• WORK REQUIRED:
Find every line in the records below that holds the word "scene", and copy each one.

• STORED RECORDS:
_ _ _ _ _ _ _
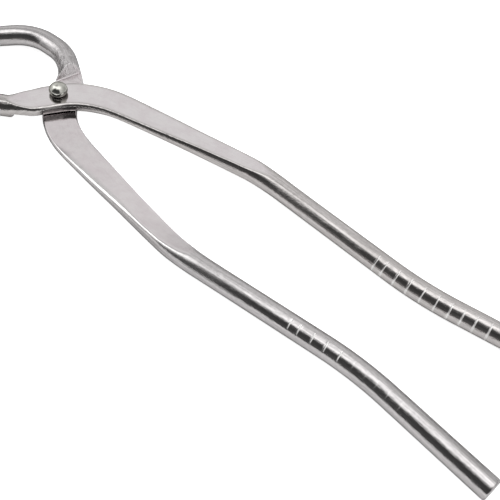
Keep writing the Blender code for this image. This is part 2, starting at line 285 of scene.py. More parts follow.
BAR_ROUGHNESS = (0.07, 0.15)
FACE_ROUGHNESS = (0.055, 0.12)
CLOUD_ROUGHNESS = (-0.015, 0.03)
NICK_ROUGHNESS = 0.3
SCUFFED_ROUGHNESS = 0.16

# Relief: strength, and depth in millimetres.
RIPPLE_RELIEF = (0.3, 0.6)
DENT_DEPTH = 0.6
DRAWN_RELIEF = (0.45, 0.1)
GRAIN_RELIEF = (0.4, 0.12)
BELT_RELIEF = (0.08, 0.06)
FINE_SPECK_RELIEF = (0.12, 0.03)
SPECK_RELIEF = (0.05, 0.03)

# Patterns that follow the bar: stretch along it, around it and through it,
# then the noise's scale, detail and roughness.
BAR_PATTERNS = {
    "drawn": ((0.22, 11.0, 1.0), (1.6, 5.0, 0.7)),     # streaks of the drawn bar
    "belt": ((0.9, 22.0, 1.0), (2.4, 6.0, 0.7)),       # grinding lines on the flats
    "grain": ((3.2, 8.0, 1.0), (1.8, 3.0, 0.6)),       # short grain
    "scale": ((0.35, 1.0, 1.0), (9.0, 4.0, 0.65)),     # painted dark reflections at the jaw's root
    "dents": ((0.5, 1.0, 1.0), (7.0, 3.0, 0.6)),       # hammer marks there
}
# Patterns with no direction: the noise alone.
EVEN_PATTERNS = {
    "clouds": (95.0, 3.0, 0.5),
    "tarnish": (160.0, 4.0, 0.65),
    "ripple": (130.0, 2.0, 0.4),
    "specks": (900.0, 2.0, 0.6),
    "fine_specks": (1500.0, 2.0, 0.7),
}
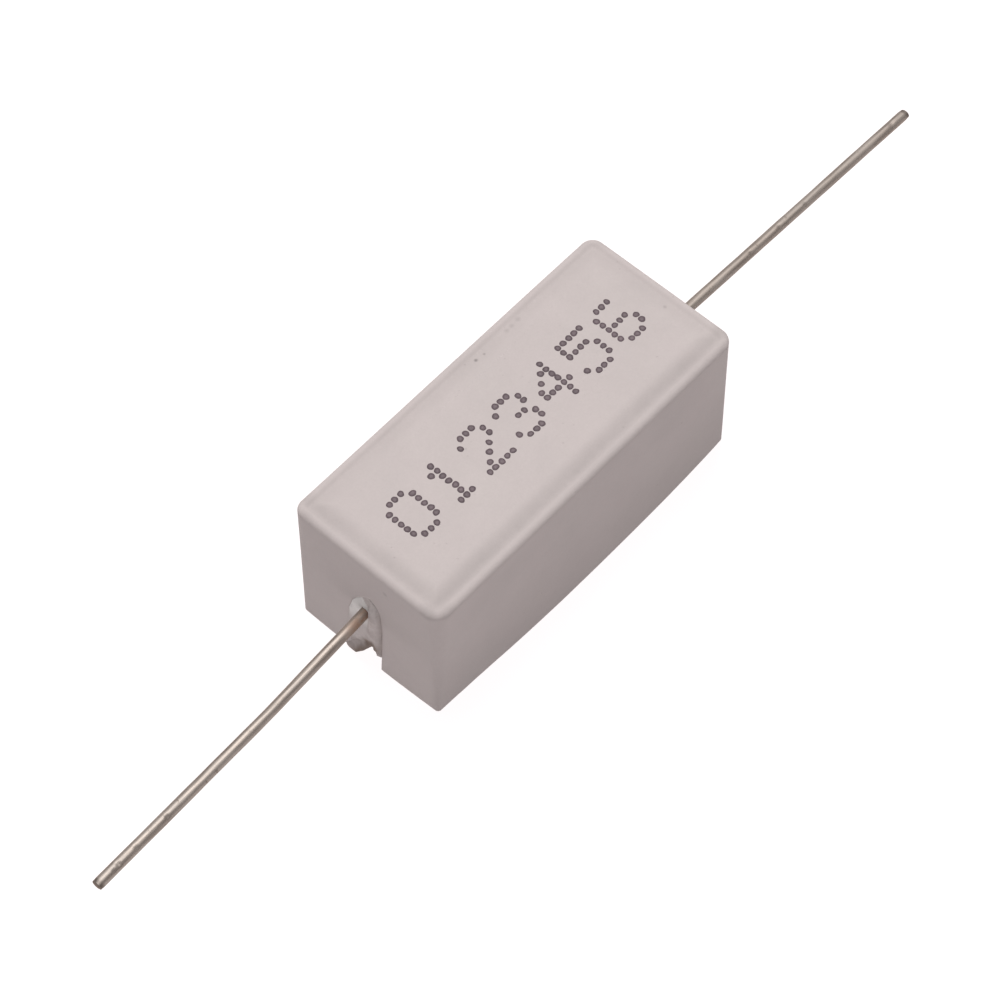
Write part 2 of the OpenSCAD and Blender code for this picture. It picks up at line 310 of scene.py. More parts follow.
_ _ _ _ _ _ _
• WRITTEN REPLY:
Keep writing the Blender code for this image. This is part 2, starting at line 285 of scene.py. More parts follow.
Write part 2 of the OpenSCAD and Blender code for this picture. It picks up at line 310 of scene.py. More parts follow.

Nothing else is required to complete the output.